> Task to carry out
Print all of the data exactly as written.

════

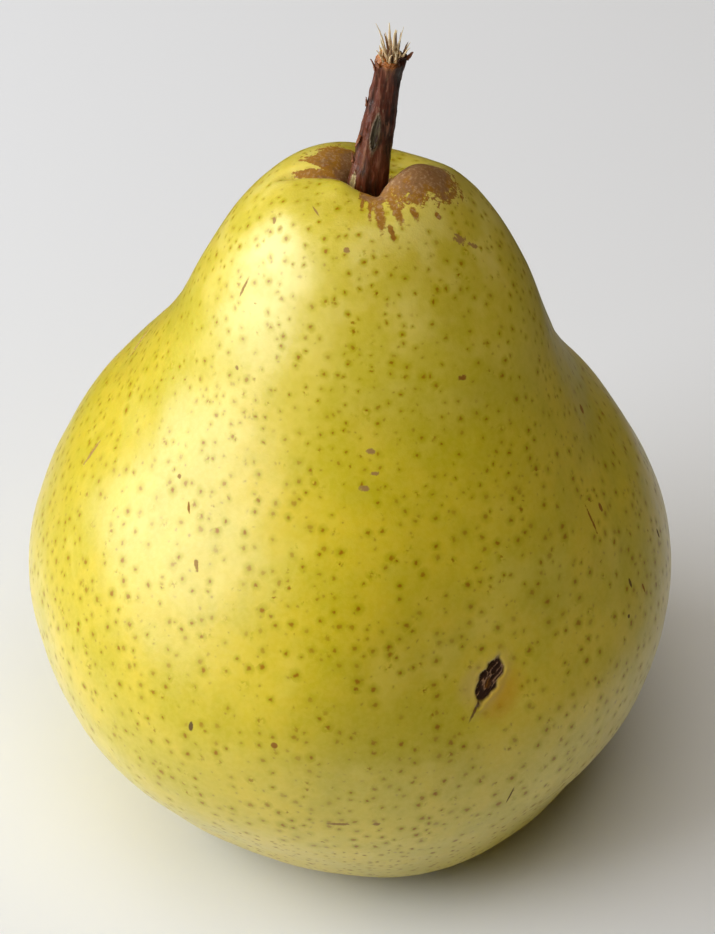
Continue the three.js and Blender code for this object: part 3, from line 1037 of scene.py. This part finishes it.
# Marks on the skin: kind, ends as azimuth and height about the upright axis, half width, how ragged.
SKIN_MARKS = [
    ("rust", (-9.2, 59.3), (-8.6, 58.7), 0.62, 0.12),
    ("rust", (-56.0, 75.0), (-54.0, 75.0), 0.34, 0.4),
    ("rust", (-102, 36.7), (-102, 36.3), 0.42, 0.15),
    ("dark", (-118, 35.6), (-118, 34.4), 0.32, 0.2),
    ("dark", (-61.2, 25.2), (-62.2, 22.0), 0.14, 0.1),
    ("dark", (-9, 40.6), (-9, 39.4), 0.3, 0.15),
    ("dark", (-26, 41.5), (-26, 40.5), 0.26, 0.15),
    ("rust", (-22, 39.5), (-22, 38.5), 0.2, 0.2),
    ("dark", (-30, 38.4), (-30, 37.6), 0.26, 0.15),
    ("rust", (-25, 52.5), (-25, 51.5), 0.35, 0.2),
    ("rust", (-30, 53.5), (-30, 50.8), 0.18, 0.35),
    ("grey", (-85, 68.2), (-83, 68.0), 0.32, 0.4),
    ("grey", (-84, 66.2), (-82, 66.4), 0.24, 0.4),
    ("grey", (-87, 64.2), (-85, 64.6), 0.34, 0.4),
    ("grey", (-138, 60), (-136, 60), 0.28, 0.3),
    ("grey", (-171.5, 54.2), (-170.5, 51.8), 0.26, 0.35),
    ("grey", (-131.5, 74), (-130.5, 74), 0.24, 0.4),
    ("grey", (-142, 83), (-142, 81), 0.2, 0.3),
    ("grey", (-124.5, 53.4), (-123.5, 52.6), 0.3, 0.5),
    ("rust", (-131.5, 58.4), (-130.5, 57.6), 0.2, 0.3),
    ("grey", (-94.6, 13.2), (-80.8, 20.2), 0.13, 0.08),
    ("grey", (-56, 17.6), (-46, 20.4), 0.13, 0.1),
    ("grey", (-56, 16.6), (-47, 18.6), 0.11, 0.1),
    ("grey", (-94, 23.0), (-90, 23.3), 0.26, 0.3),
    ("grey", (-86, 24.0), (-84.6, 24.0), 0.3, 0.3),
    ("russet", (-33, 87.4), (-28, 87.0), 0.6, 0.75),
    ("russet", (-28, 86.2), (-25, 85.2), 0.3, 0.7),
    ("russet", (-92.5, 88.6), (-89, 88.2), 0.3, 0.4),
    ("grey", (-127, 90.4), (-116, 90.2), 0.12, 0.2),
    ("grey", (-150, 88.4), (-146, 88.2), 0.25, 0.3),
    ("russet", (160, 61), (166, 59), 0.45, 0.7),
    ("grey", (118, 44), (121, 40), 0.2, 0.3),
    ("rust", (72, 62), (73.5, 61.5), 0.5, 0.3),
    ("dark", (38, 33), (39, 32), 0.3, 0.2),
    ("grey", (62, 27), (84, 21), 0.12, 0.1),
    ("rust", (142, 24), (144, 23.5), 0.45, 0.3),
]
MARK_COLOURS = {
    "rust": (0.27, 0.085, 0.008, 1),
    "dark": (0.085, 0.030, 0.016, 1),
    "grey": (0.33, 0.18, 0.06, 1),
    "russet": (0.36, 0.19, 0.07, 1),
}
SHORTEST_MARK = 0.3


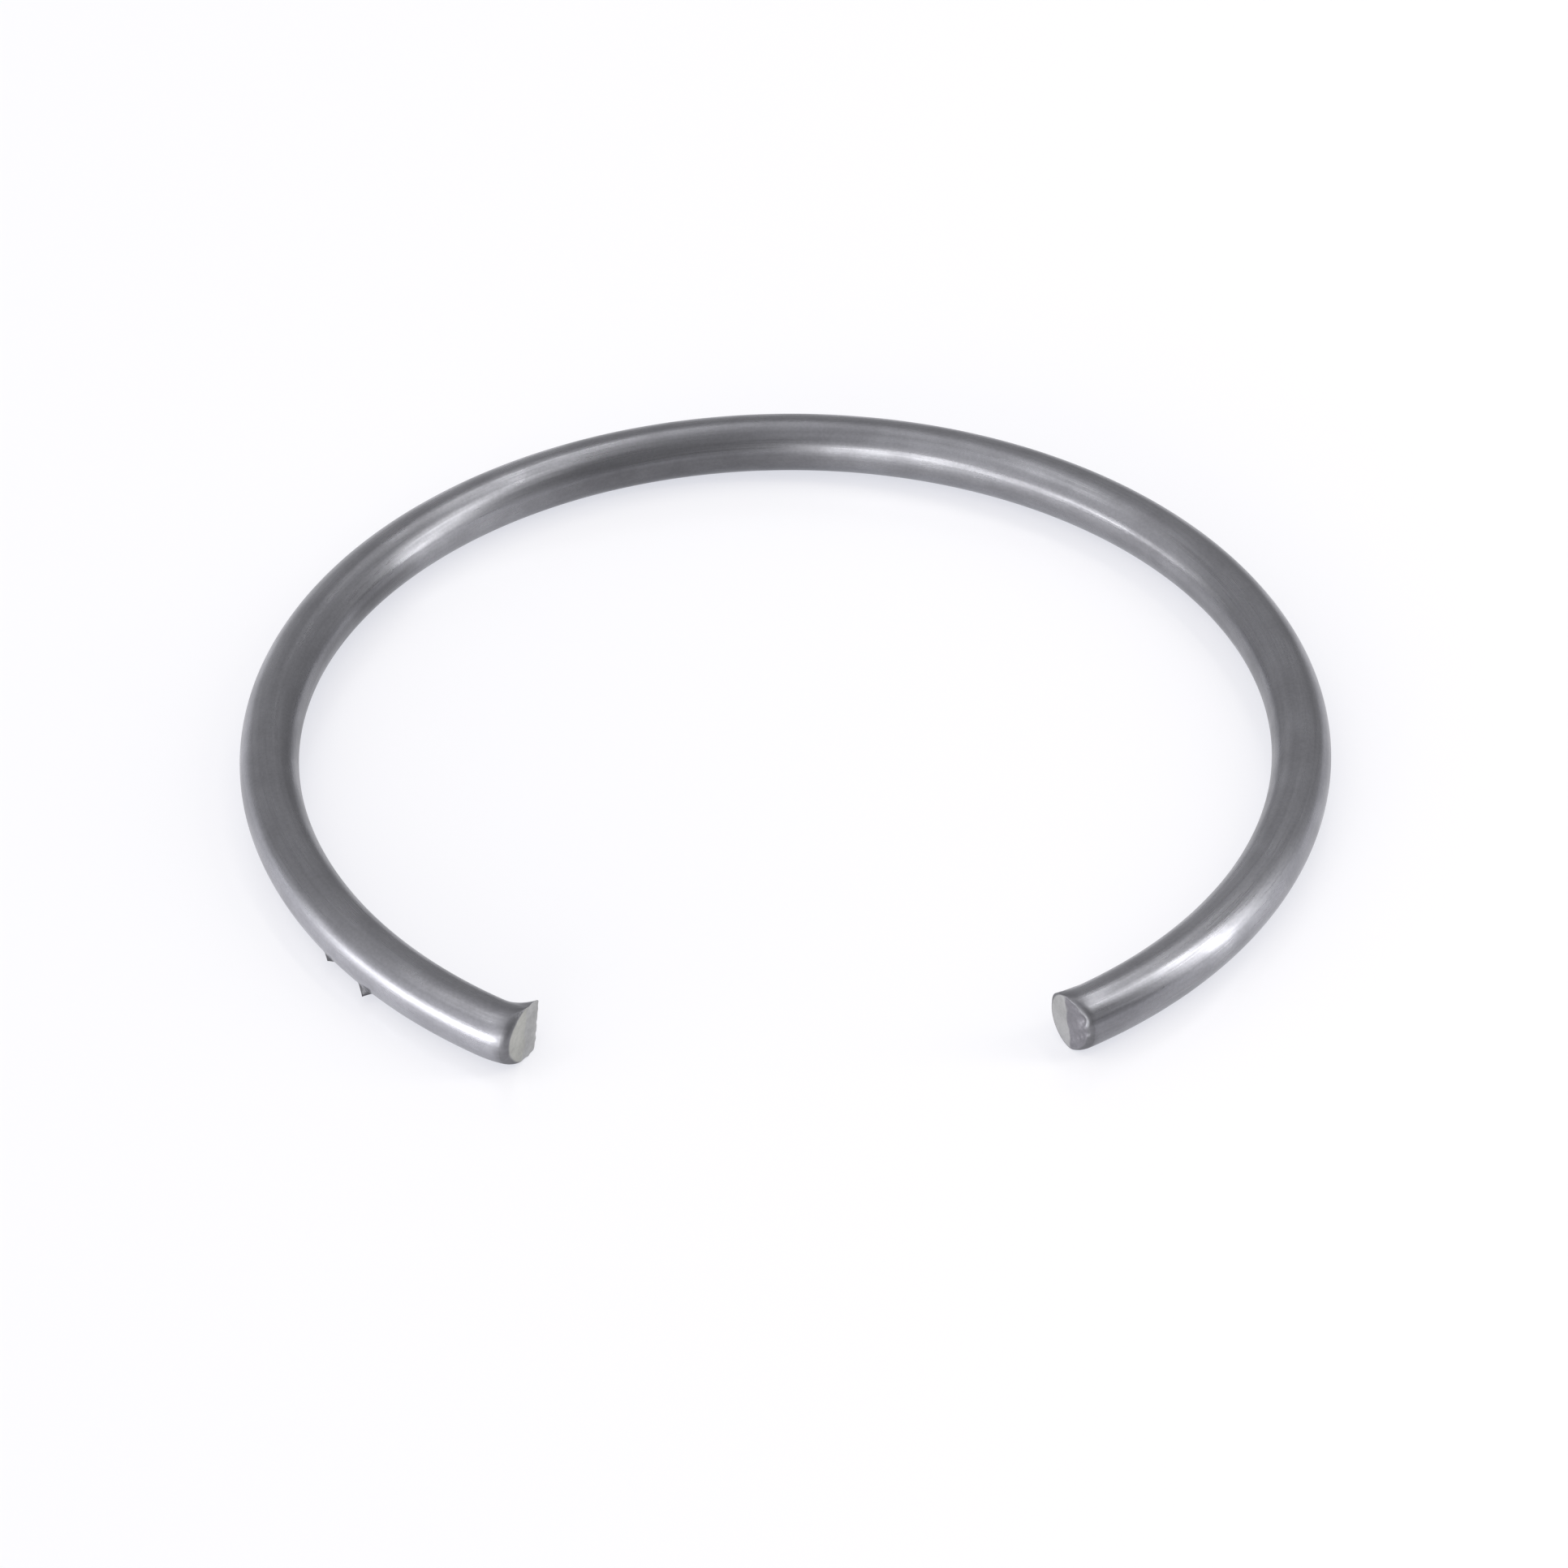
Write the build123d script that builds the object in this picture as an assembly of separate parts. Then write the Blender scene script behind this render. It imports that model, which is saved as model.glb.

════

> Solution
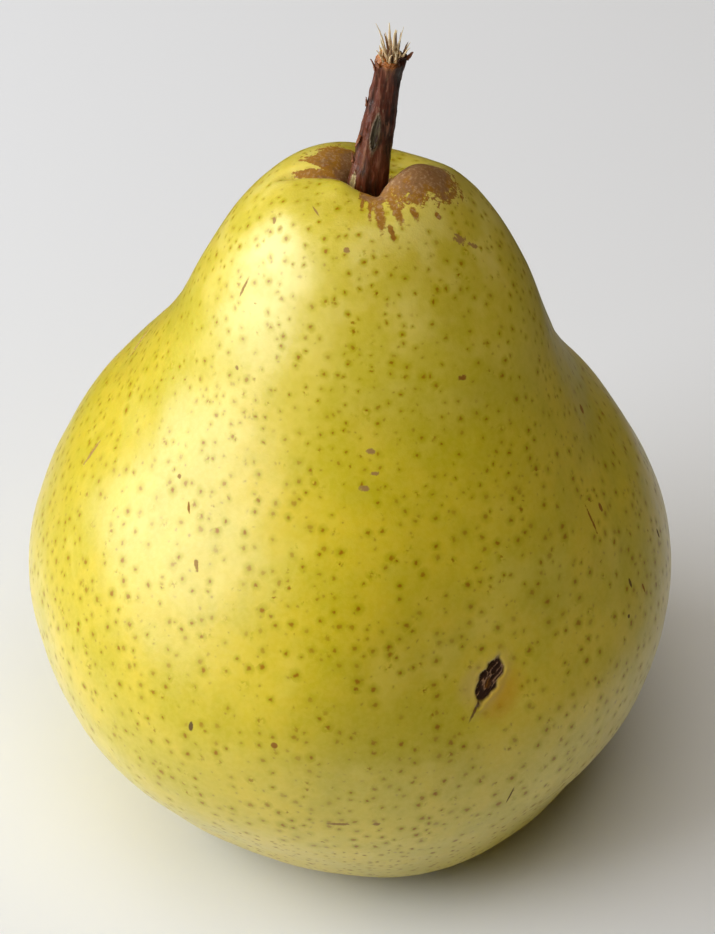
Continue the three.js and Blender code for this object: part 3, from line 1037 of scene.py. This part finishes it.
# Marks on the skin: kind, ends as azimuth and height about the upright axis, half width, how ragged.
SKIN_MARKS = [
    ("rust", (-9.2, 59.3), (-8.6, 58.7), 0.62, 0.12),
    ("rust", (-56.0, 75.0), (-54.0, 75.0), 0.34, 0.4),
    ("rust", (-102, 36.7), (-102, 36.3), 0.42, 0.15),
    ("dark", (-118, 35.6), (-118, 34.4), 0.32, 0.2),
    ("dark", (-61.2, 25.2), (-62.2, 22.0), 0.14, 0.1),
    ("dark", (-9, 40.6), (-9, 39.4), 0.3, 0.15),
    ("dark", (-26, 41.5), (-26, 40.5), 0.26, 0.15),
    ("rust", (-22, 39.5), (-22, 38.5), 0.2, 0.2),
    ("dark", (-30, 38.4), (-30, 37.6), 0.26, 0.15),
    ("rust", (-25, 52.5), (-25, 51.5), 0.35, 0.2),
    ("rust", (-30, 53.5), (-30, 50.8), 0.18, 0.35),
    ("grey", (-85, 68.2), (-83, 68.0), 0.32, 0.4),
    ("grey", (-84, 66.2), (-82, 66.4), 0.24, 0.4),
    ("grey", (-87, 64.2), (-85, 64.6), 0.34, 0.4),
    ("grey", (-138, 60), (-136, 60), 0.28, 0.3),
    ("grey", (-171.5, 54.2), (-170.5, 51.8), 0.26, 0.35),
    ("grey", (-131.5, 74), (-130.5, 74), 0.24, 0.4),
    ("grey", (-142, 83), (-142, 81), 0.2, 0.3),
    ("grey", (-124.5, 53.4), (-123.5, 52.6), 0.3, 0.5),
    ("rust", (-131.5, 58.4), (-130.5, 57.6), 0.2, 0.3),
    ("grey", (-94.6, 13.2), (-80.8, 20.2), 0.13, 0.08),
    ("grey", (-56, 17.6), (-46, 20.4), 0.13, 0.1),
    ("grey", (-56, 16.6), (-47, 18.6), 0.11, 0.1),
    ("grey", (-94, 23.0), (-90, 23.3), 0.26, 0.3),
    ("grey", (-86, 24.0), (-84.6, 24.0), 0.3, 0.3),
    ("russet", (-33, 87.4), (-28, 87.0), 0.6, 0.75),
    ("russet", (-28, 86.2), (-25, 85.2), 0.3, 0.7),
    ("russet", (-92.5, 88.6), (-89, 88.2), 0.3, 0.4),
    ("grey", (-127, 90.4), (-116, 90.2), 0.12, 0.2),
    ("grey", (-150, 88.4), (-146, 88.2), 0.25, 0.3),
    ("russet", (160, 61), (166, 59), 0.45, 0.7),
    ("grey", (118, 44), (121, 40), 0.2, 0.3),
    ("rust", (72, 62), (73.5, 61.5), 0.5, 0.3),
    ("dark", (38, 33), (39, 32), 0.3, 0.2),
    ("grey", (62, 27), (84, 21), 0.12, 0.1),
    ("rust", (142, 24), (144, 23.5), 0.45, 0.3),
]
MARK_COLOURS = {
    "rust": (0.27, 0.085, 0.008, 1),
    "dark": (0.085, 0.030, 0.016, 1),
    "grey": (0.33, 0.18, 0.06, 1),
    "russet": (0.36, 0.19, 0.07, 1),
}
SHORTEST_MARK = 0.3


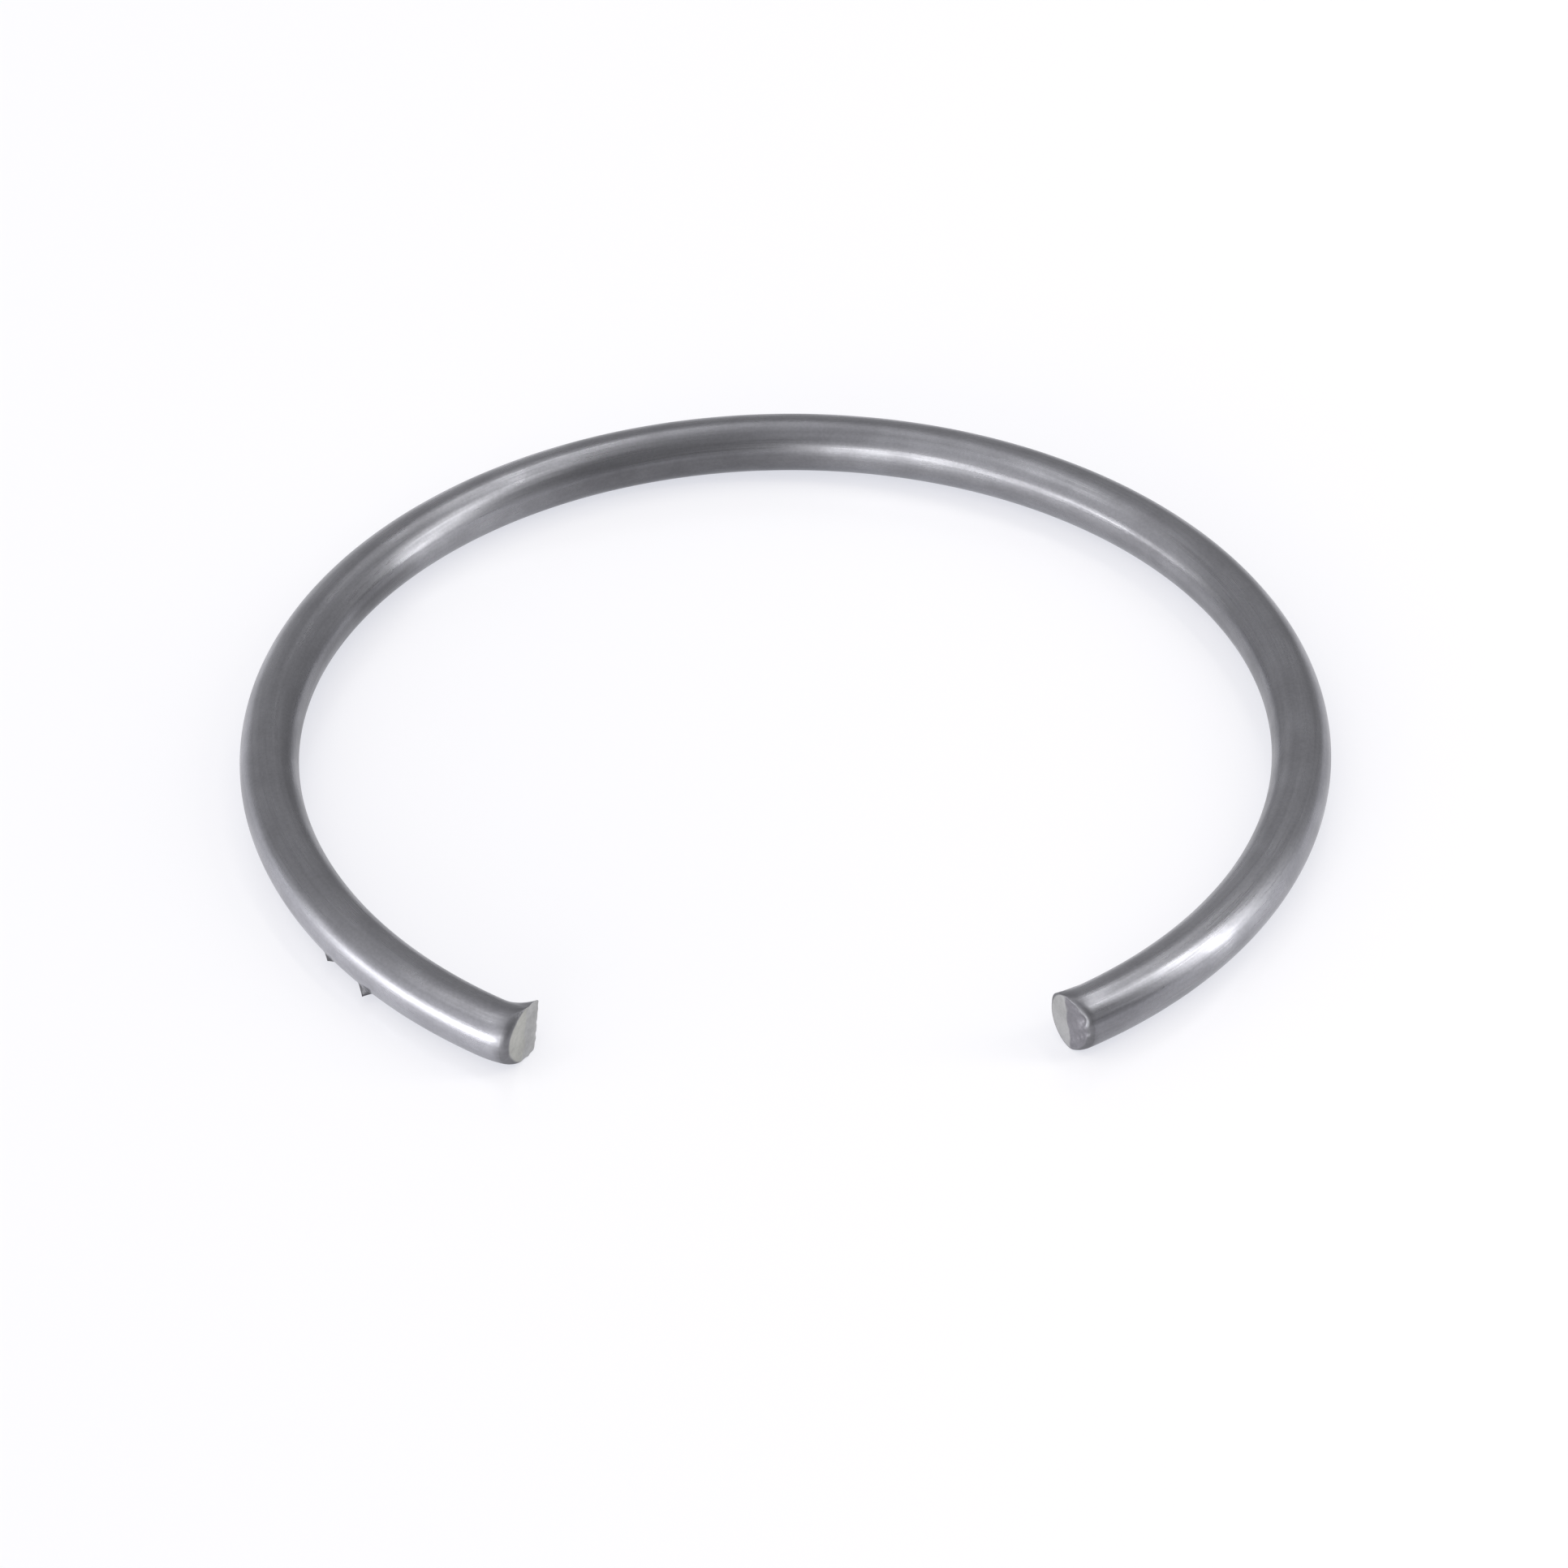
Write the build123d script that builds the object in this picture as an assembly of separate parts. Then write the Blender scene script behind this render. It imports that model, which is saved as model.glb.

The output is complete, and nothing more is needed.